The Museum of the Aleutians in Unalaska remains closed after the discovery of museum materials–including a Russian Orthodox Bible from 1801–at the executive director’s house disrupted normal operations last week.
The museum’s board of directors voted Oct. 12 to close the museum and place executive director Zoya Johnson on paid administrative leave.
In a statement issued Friday, the museum’s board said it completed an investigation and found that “no criminal intent was exercised” by Johnson. The Unalaska City Council member has served as the museum’s executive director for the past 11 years.
The board said it closed the museum to allow for a review of its policies as well as best practices at museums around the state. The board did not say when it plans to reopen the museum.
The allegations arose after a museum employee house-sat for Johnson in September. Ingrid Martis said she often house-sat for her boss over the past five years. This time, she went into a room that had always been locked before.
On loan from Anchorage
“This time around, I run into three books that were on loan from the Russian Orthodox Museum in Anchorage since 2008,” said Martis.
Martis said she opened one of the books, a Russian Orthodox Bible from 1801.
“And opened the page and saw the loan agreement, which was – I had to sit down for a moment. Maybe she forgot, maybe I should take these books and return them to the museum right now,” Martis said. “And then I’m thinking, well, I can’t take anything from this person’s house, that would be theft, but I need to talk to someone about it.”
Martis took her concerns to museum board chair Sharon Svarney-Livingston. Svarney-Livingston and board member Eileen Scott accompanied Johnson to her home to retrieve the 19th-century religious books.
According to Martis, when the board members initially came to the museum and asked Johnson about the books, Johnson denied they were in her home.
“The facts were that, yes, the books were in my house,” Johnson said on Friday. She said she had forgotten about them.
The books had been part of a 2008 exhibit at the Museum of the Aleutians on the history of the Russian Orthodox mission in Alaska. Johnson said when the exhibit came down, she was supposed to courier the books back to the Russian Orthodox Museum in Anchorage. She said it is common in the museum world for staff to hand-deliver items between institutions.
But in 2009, the Russian Orthodox Museum closed its doors for good.
The books never made it back to the Museum of the Aleutians’ collection storage room. Johnson said she forgot about the books in the wake of her husband’s death in 2009.
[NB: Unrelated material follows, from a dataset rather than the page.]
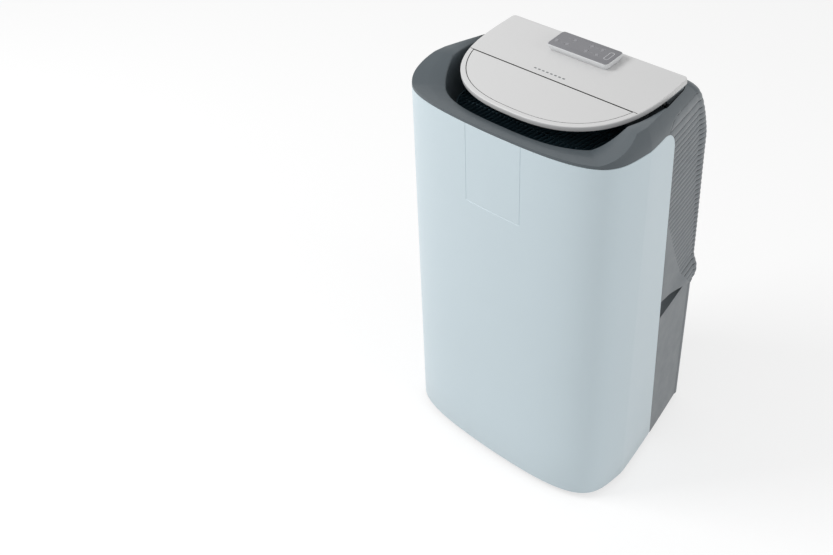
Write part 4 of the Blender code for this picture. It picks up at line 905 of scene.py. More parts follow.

“It was a time of, extremely hard time for me, of grief and personal tragedy for me. People who live here know I lose my husband in an accident and they know that I have a very hard time,” said Johnson. “So if they haven’t forgotten anything in their lives, in a period like that, then they must be super-human.”
Martis starting working at the museum in 2010 as the collections manager. She said she documented that the three books were missing from the museum inventory shortly after she arrived and Johnson told her she did not know where they were.
Key staffers quit
Martis resigned from the museum four days after alerting the board of her discovery. She said she had planned to leave her job soon to return to her native France, but the current situation prompted a hasty exit.
Martis said when she saw the books in Johnson’s house they were on a shelf and appeared spotless. They did not have years of dust on them.
Museum collections manager Sara Strain also resigned in the aftermath of the discovery.
The museum’s board said on Friday it is satisfied with Johnson’s explanation of how and why the books were in her home for the past seven years.
“We all believe that Zoya didn’t take these books intentionally, but we do want to go through the right process on how we deal with this. Because many of us are new to the museum, we want to make sure we are taking the right steps,” board member Melissa Good said at the museum’s board meeting last week.
Interim Unalaska city manager Don Moore also voiced support for Johnson at that meeting.
“My opinion, and the opinion of the city, is that this is a very fine, well-run institution and go ahead and check with the other small town museums,” Moore said. “I have no problem with the investigation, but I hope the museum doesn’t stay closed for very long.”
“I thank my board for the vote of confidence,” Johnson said on Friday.
“I personally believe this was just a fluke, having known Zoya and the excellent work she has done,” board member Eileen Scott said. “I hate doing this.”
In its statement on Friday, the museum board said the allegations that Johnson had removed the books and a document listing them were “proven untrue during the investigation. Proper documentation was in the item file.”
The board also said it was taking action to close the museum and clarify policy to satisfy community members who had sent them letters of concern.
Longtime Unalaska resident and artist Ray Hudson, who now lives in Vermont, urged the board to work to restore confidence in the museum.
“It appears that the board condones the removal of priceless materials and appears to knowingly avoid oversight to safeguard what has been placed in its trust,” Hudson wrote in an Oct. 8 email to the board.
Anne Rowland, the museum’s first collections manager and curator when it opened in 1999, called on the board to take the allegations seriously.
She said she expressed her concern to Johnson and the board about the “obvious loss of control with collection documentation” in 2008. She said the current situation is a major problem for the museum.
According to the International Council of Museums’ ethics guidebook, no one associated with a museum should be permitted to take items from museum collections for personal use, even temporarily.
Unalaska deputy police chief Michael Holman said there will be no criminal investigation.